Soon I'll know enough to route my own path as a cohort member of the Teacher Leadership Initiative. I'll use the introductory information to guide my personalized learning path. Already I find myself debating which area I'd like to invest in with depth. I know that I want the work to connect this initiative well with the work I do in my school system with colleagues, students, leaders, family members, and the community.
In Turkey, as the trip continued, we were better able to choose good foods, find historic/recreation spots, and converse with the Turkish people. The familiarity allowed us to personalize our trip and make for a rich experience.
I'm sure I'll write a lot about the Teacher Leadership Initiative journey in the days and weeks ahead.

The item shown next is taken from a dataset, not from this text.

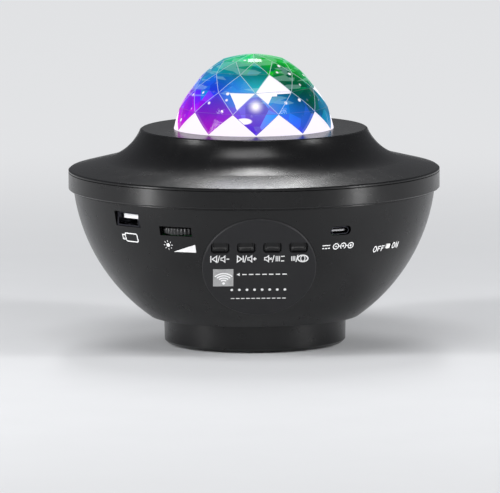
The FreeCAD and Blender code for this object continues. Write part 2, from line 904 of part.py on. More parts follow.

These reflections will serve to share the experience with others who may be interested in partaking in the effort in the future. The reflections will also help me to get the most out of the experience.
Like traveling the globe, the Internet allows us to learn in ways similar to travel as we traverse multiple platforms and connect to colleagues near and far. These wonderful journeys are worth the adventure, challenge, and result.
Early on, at the start of my online professional learning work, I was drawn to the Center for Teacher Quality's (CTQ) focus and endeavor. I also followed Jennifer Barnett on Twitter and engaged in collegial exchange about teaching and learning with her and her colleagues. Now, with this new adventure, it's been great to see how CTQ has grown and developed over the years to become a wonderful resource for strategic action with regard to teaching children well.